= Input data =
## start

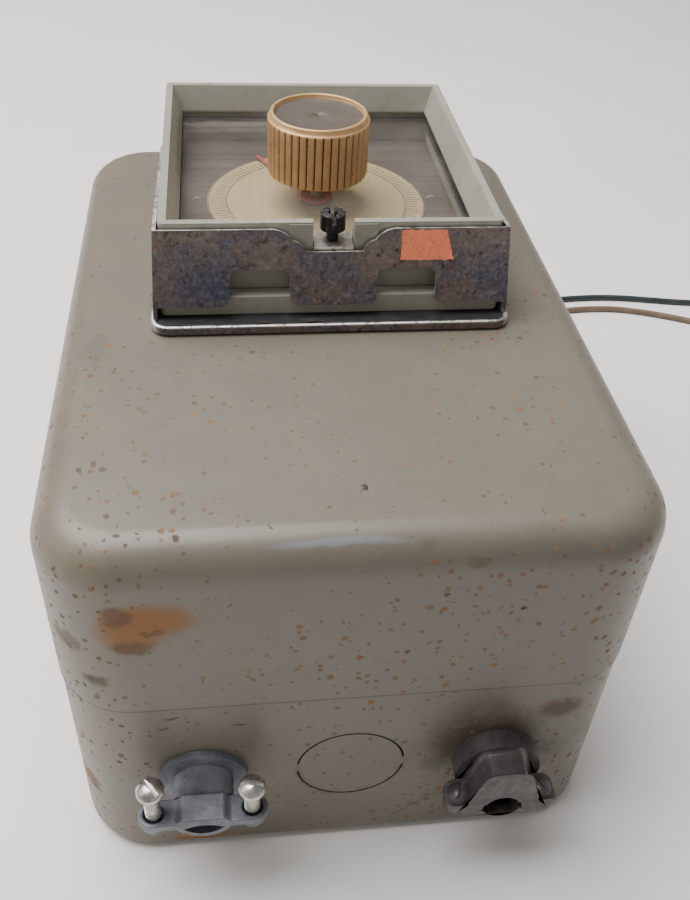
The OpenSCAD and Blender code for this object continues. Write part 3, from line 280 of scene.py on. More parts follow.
class Finish:
    """A material in the making: its tree, its shader and the piece's own coordinates."""

    def __init__(self, name, roughness=0.5, metallic=0.0):
        self.material = bpy.data.materials.new(name)
        self.material.use_nodes = True
        self.tree = self.material.node_tree
        self.shader = self.tree.nodes["Principled BSDF"]
        coordinates = add(self.tree, "ShaderNodeTexCoord")
        self.place = coordinates.outputs["Object"]
        self.facing = coordinates.outputs["Normal"]
        self.ragged_places = {}
        self.shader.inputs["Roughness"].default_value = roughness
        self.shader.inputs["Metallic"].default_value = metallic

    def group(self, name, values=None):
        """The outputs of a shared group that reads this piece's coordinates."""
        tree = bpy.data.node_groups.get(name) or GROUP_MAKERS[name]()
        node = self.tree.nodes.new("ShaderNodeGroup")
        node.node_tree = tree
        self.tree.links.new(self.place, node.inputs["Vector"])
        for key, value in (values or {}).items():
            node.inputs[key].default_value = value
        return node.outputs

    def blot(self, centre, size, ragged=12 * MM, grain=90.0, softness=0.5):
        """A ragged patch; centre and size are in millimetres."""
        values = {"Centre": Vector(centre) * MM, "Size": Vector(size) * MM, "Softness": softness}
        mask = self.group("blot", values)["Mask"]
        self.tree.links.new(self.ragged(ragged, grain), mask.node.inputs["Vector"])
        return mask

    def ragged(self, amount, grain):
        """The piece's coordinates, shaken by that amount so that a patch gets an uneven edge."""
        if (amount, grain) not in self.ragged_places:
            noise = add(self.tree, "ShaderNodeTexNoise",
                        {"Vector": self.place, "Scale": grain, "Detail": 5.0, "Roughness": 0.62})
            shake = vector_maths(self.tree, "SUBTRACT", noise.outputs[1], (0.5, 0.5, 0.5))
            shake = vector_maths(self.tree, "MULTIPLY", shake, (amount, amount, amount))
            self.ragged_places[amount, grain] = vector_maths(self.tree, "ADD", self.place, shake)
        return self.ragged_places[amount, grain]

    def flecks(self, scale, amount, ragged=0.8 * MM):
        return self.group("rust_flecks", {"Scale": scale, "Amount": amount, "Ragged": ragged})

    def cloud(self, scale, detail=4.0, roughness=0.55):
        return cloud(self.tree, self.place, scale, detail, roughness)

    def height(self, value):
        """A coordinate of the piece: 0 is X, 1 is Y and 2 is Z."""
        return add(self.tree, "ShaderNodeSeparateXYZ", {0: self.place}).outputs[value]

    def towards(self, direction):
        """How much the surface faces a direction, from -1 to 1."""
        return vector_maths(self.tree, "DOT_PRODUCT", self.facing, Vector(direction).normalized())

    def mix(self, mask, a, b):
        return mix(self.tree, mask, a, b)

    def share(self, mask, amount):
        return maths(self.tree, "MULTIPLY", mask, amount)

    def band(self, value, low, high, to_low=0.0, to_high=1.0):
        return between(self.tree, value, low, high, to_low, to_high)

    def set(self, name, socket):
        self.tree.links.new(socket, self.shader.inputs[name])

    def bump(self, height, distance, strength=1.0):
        node = add(self.tree, "ShaderNodeBump",
                   {"Height": height, "Distance": distance, "Strength": strength})
        self.set("Normal", node.outputs[0])

    def grain(self, distance, grain=1500.0, wave=30.0, fine_amount=0.3, wave_amount=1.0):
        """Surface grain as a bump of that depth."""
        values = {"Grain": grain, "Wave": wave, "Fine amount": fine_amount, "Wave amount": wave_amount}
        self.bump(self.group("surface_grain", values)["Height"], distance)


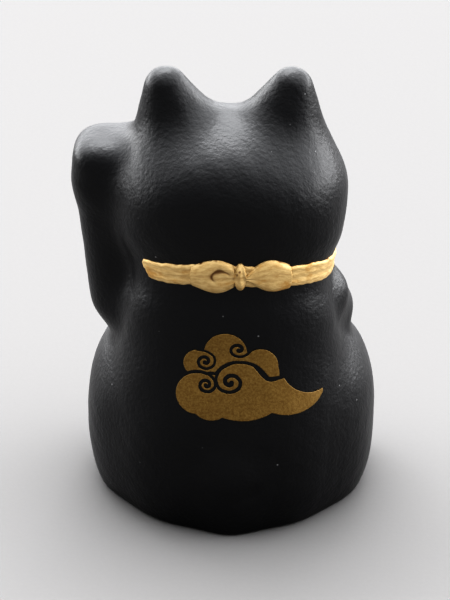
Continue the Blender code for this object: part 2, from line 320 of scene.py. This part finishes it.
def outward(solid, points):
    """Unit normals of a distance: its differences over a small step along each axis."""
    steps = np.eye(3) * 0.05
    normal = np.stack([solid(points + step) - solid(points - step) for step in steps], -1)
    return normal / np.linalg.norm(normal, axis=-1, keepdims=True)


def waviness(points):
    """Hand-smoothed unevenness in millimetres: a few slow sine waves in slanted directions."""
    x, y, z = np.moveaxis(points, -1, 0)
    slow = np.sin(0.42 * x + 0.23 * z + 1.0) * np.sin(0.37 * y - 0.31 * z + 2.0)
    quick = np.sin(1.1 * x - 0.7 * z) * np.sin(0.9 * z + 0.8 * y + 1.0) * np.sin(0.8 * y + 0.6 * x)
    return 0.06 * slow + 0.035 * quick


def pressed(points):
    """Relief in millimetres that is pressed into the smooth skin: toes, ear hollows, a dent, unevenness."""
    x, y, z = np.moveaxis(points, -1, 0)
    relief = waviness(points)
    side = np.abs(x)
    for middle in (8.4, 11.2):
        toe = np.exp(-((side - middle) / 0.32) ** 2)
        relief -= 0.5 * toe / (1 + np.exp((y + 16.2) / 0.5)) / (1 + np.exp((z - 6.0) / 0.5))
    for middle in (14.8, 17.6):
        claw = np.exp(-((x - middle) / 0.32) ** 2)
        relief -= 0.45 * claw / (1 + np.exp((y + 6.0) / 0.4)) * np.exp(-((z - 45.6) / 2.6) ** 4)
    nick = ((x + 3.6) / 1.5 + (z - 7.2) / 2.4) ** 2 + ((z - 7.2) / 1.6) ** 2
    relief -= 0.35 * np.exp(-nick) / (1 + np.exp((6.0 - y) / 0.4))
    hollow = ((side - 7.9) / 2.5) ** 2 + ((z - 57.2) / 4.4) ** 2
    relief -= 1.3 * np.exp(-hollow ** 1.5) / (1 + np.exp((y + 0.6) / 0.4))
    return np.where(z > 0.7, relief, relief * np.clip(z / 0.7, 0, 1))


def fan(solid, heights, tilts, columns):
    """Rows of skin points: each row's rays leave the axis at its height, tilted up by its tilt in degrees."""
    turn = np.linspace(0, 2 * np.pi, columns, endpoint=False)
    rise, turn = np.meshgrid(np.radians(tilts), turn, indexing="ij")
    directions = np.stack((np.cos(rise) * np.cos(turn), np.cos(rise) * np.sin(turn), np.sin(rise)), -1)
    starts = np.zeros(directions.shape)
    starts[..., 2] = np.array(heights)[:, None]
    return starts + directions * crossing(solid, starts, directions)[..., None]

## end

= Written exercise =
Print out every record again, exactly and in full.

= Exercise result =
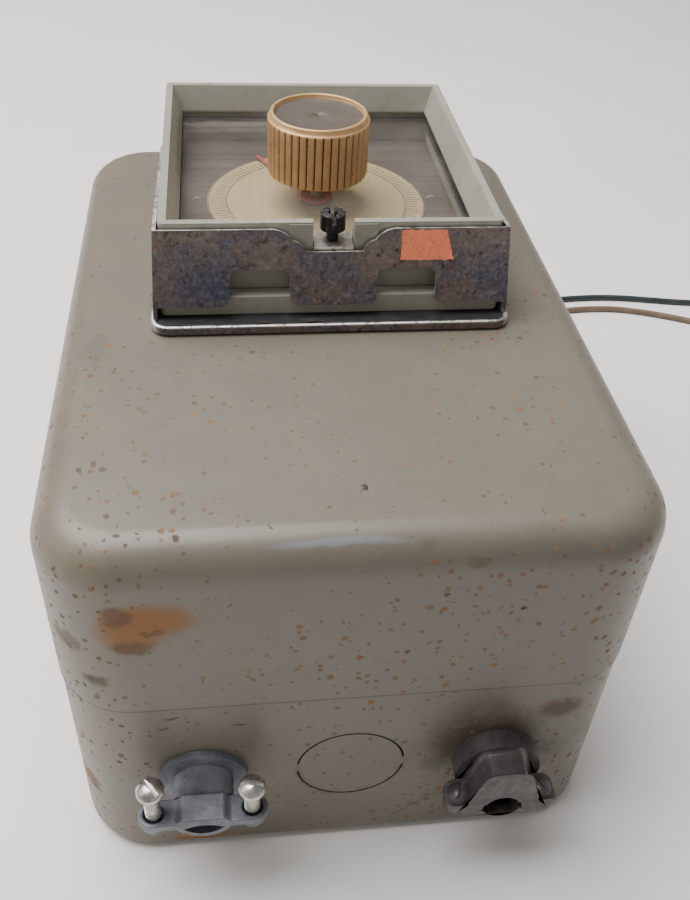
The OpenSCAD and Blender code for this object continues. Write part 3, from line 280 of scene.py on. More parts follow.
class Finish:
    """A material in the making: its tree, its shader and the piece's own coordinates."""

    def __init__(self, name, roughness=0.5, metallic=0.0):
        self.material = bpy.data.materials.new(name)
        self.material.use_nodes = True
        self.tree = self.material.node_tree
        self.shader = self.tree.nodes["Principled BSDF"]
        coordinates = add(self.tree, "ShaderNodeTexCoord")
        self.place = coordinates.outputs["Object"]
        self.facing = coordinates.outputs["Normal"]
        self.ragged_places = {}
        self.shader.inputs["Roughness"].default_value = roughness
        self.shader.inputs["Metallic"].default_value = metallic

    def group(self, name, values=None):
        """The outputs of a shared group that reads this piece's coordinates."""
        tree = bpy.data.node_groups.get(name) or GROUP_MAKERS[name]()
        node = self.tree.nodes.new("ShaderNodeGroup")
        node.node_tree = tree
        self.tree.links.new(self.place, node.inputs["Vector"])
        for key, value in (values or {}).items():
            node.inputs[key].default_value = value
        return node.outputs

    def blot(self, centre, size, ragged=12 * MM, grain=90.0, softness=0.5):
        """A ragged patch; centre and size are in millimetres."""
        values = {"Centre": Vector(centre) * MM, "Size": Vector(size) * MM, "Softness": softness}
        mask = self.group("blot", values)["Mask"]
        self.tree.links.new(self.ragged(ragged, grain), mask.node.inputs["Vector"])
        return mask

    def ragged(self, amount, grain):
        """The piece's coordinates, shaken by that amount so that a patch gets an uneven edge."""
        if (amount, grain) not in self.ragged_places:
            noise = add(self.tree, "ShaderNodeTexNoise",
                        {"Vector": self.place, "Scale": grain, "Detail": 5.0, "Roughness": 0.62})
            shake = vector_maths(self.tree, "SUBTRACT", noise.outputs[1], (0.5, 0.5, 0.5))
            shake = vector_maths(self.tree, "MULTIPLY", shake, (amount, amount, amount))
            self.ragged_places[amount, grain] = vector_maths(self.tree, "ADD", self.place, shake)
        return self.ragged_places[amount, grain]

    def flecks(self, scale, amount, ragged=0.8 * MM):
        return self.group("rust_flecks", {"Scale": scale, "Amount": amount, "Ragged": ragged})

    def cloud(self, scale, detail=4.0, roughness=0.55):
        return cloud(self.tree, self.place, scale, detail, roughness)

    def height(self, value):
        """A coordinate of the piece: 0 is X, 1 is Y and 2 is Z."""
        return add(self.tree, "ShaderNodeSeparateXYZ", {0: self.place}).outputs[value]

    def towards(self, direction):
        """How much the surface faces a direction, from -1 to 1."""
        return vector_maths(self.tree, "DOT_PRODUCT", self.facing, Vector(direction).normalized())

    def mix(self, mask, a, b):
        return mix(self.tree, mask, a, b)

    def share(self, mask, amount):
        return maths(self.tree, "MULTIPLY", mask, amount)

    def band(self, value, low, high, to_low=0.0, to_high=1.0):
        return between(self.tree, value, low, high, to_low, to_high)

    def set(self, name, socket):
        self.tree.links.new(socket, self.shader.inputs[name])

    def bump(self, height, distance, strength=1.0):
        node = add(self.tree, "ShaderNodeBump",
                   {"Height": height, "Distance": distance, "Strength": strength})
        self.set("Normal", node.outputs[0])

    def grain(self, distance, grain=1500.0, wave=30.0, fine_amount=0.3, wave_amount=1.0):
        """Surface grain as a bump of that depth."""
        values = {"Grain": grain, "Wave": wave, "Fine amount": fine_amount, "Wave amount": wave_amount}
        self.bump(self.group("surface_grain", values)["Height"], distance)


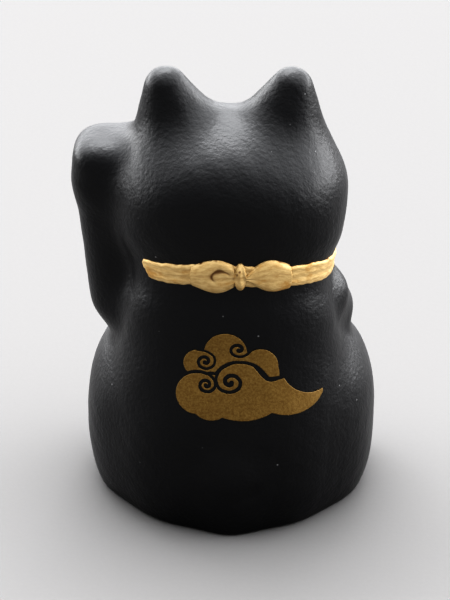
Continue the Blender code for this object: part 2, from line 320 of scene.py. This part finishes it.
def outward(solid, points):
    """Unit normals of a distance: its differences over a small step along each axis."""
    steps = np.eye(3) * 0.05
    normal = np.stack([solid(points + step) - solid(points - step) for step in steps], -1)
    return normal / np.linalg.norm(normal, axis=-1, keepdims=True)


def waviness(points):
    """Hand-smoothed unevenness in millimetres: a few slow sine waves in slanted directions."""
    x, y, z = np.moveaxis(points, -1, 0)
    slow = np.sin(0.42 * x + 0.23 * z + 1.0) * np.sin(0.37 * y - 0.31 * z + 2.0)
    quick = np.sin(1.1 * x - 0.7 * z) * np.sin(0.9 * z + 0.8 * y + 1.0) * np.sin(0.8 * y + 0.6 * x)
    return 0.06 * slow + 0.035 * quick


def pressed(points):
    """Relief in millimetres that is pressed into the smooth skin: toes, ear hollows, a dent, unevenness."""
    x, y, z = np.moveaxis(points, -1, 0)
    relief = waviness(points)
    side = np.abs(x)
    for middle in (8.4, 11.2):
        toe = np.exp(-((side - middle) / 0.32) ** 2)
        relief -= 0.5 * toe / (1 + np.exp((y + 16.2) / 0.5)) / (1 + np.exp((z - 6.0) / 0.5))
    for middle in (14.8, 17.6):
        claw = np.exp(-((x - middle) / 0.32) ** 2)
        relief -= 0.45 * claw / (1 + np.exp((y + 6.0) / 0.4)) * np.exp(-((z - 45.6) / 2.6) ** 4)
    nick = ((x + 3.6) / 1.5 + (z - 7.2) / 2.4) ** 2 + ((z - 7.2) / 1.6) ** 2
    relief -= 0.35 * np.exp(-nick) / (1 + np.exp((6.0 - y) / 0.4))
    hollow = ((side - 7.9) / 2.5) ** 2 + ((z - 57.2) / 4.4) ** 2
    relief -= 1.3 * np.exp(-hollow ** 1.5) / (1 + np.exp((y + 0.6) / 0.4))
    return np.where(z > 0.7, relief, relief * np.clip(z / 0.7, 0, 1))


def fan(solid, heights, tilts, columns):
    """Rows of skin points: each row's rays leave the axis at its height, tilted up by its tilt in degrees."""
    turn = np.linspace(0, 2 * np.pi, columns, endpoint=False)
    rise, turn = np.meshgrid(np.radians(tilts), turn, indexing="ij")
    directions = np.stack((np.cos(rise) * np.cos(turn), np.cos(rise) * np.sin(turn), np.sin(rise)), -1)
    starts = np.zeros(directions.shape)
    starts[..., 2] = np.array(heights)[:, None]
    return starts + directions * crossing(solid, starts, directions)[..., None]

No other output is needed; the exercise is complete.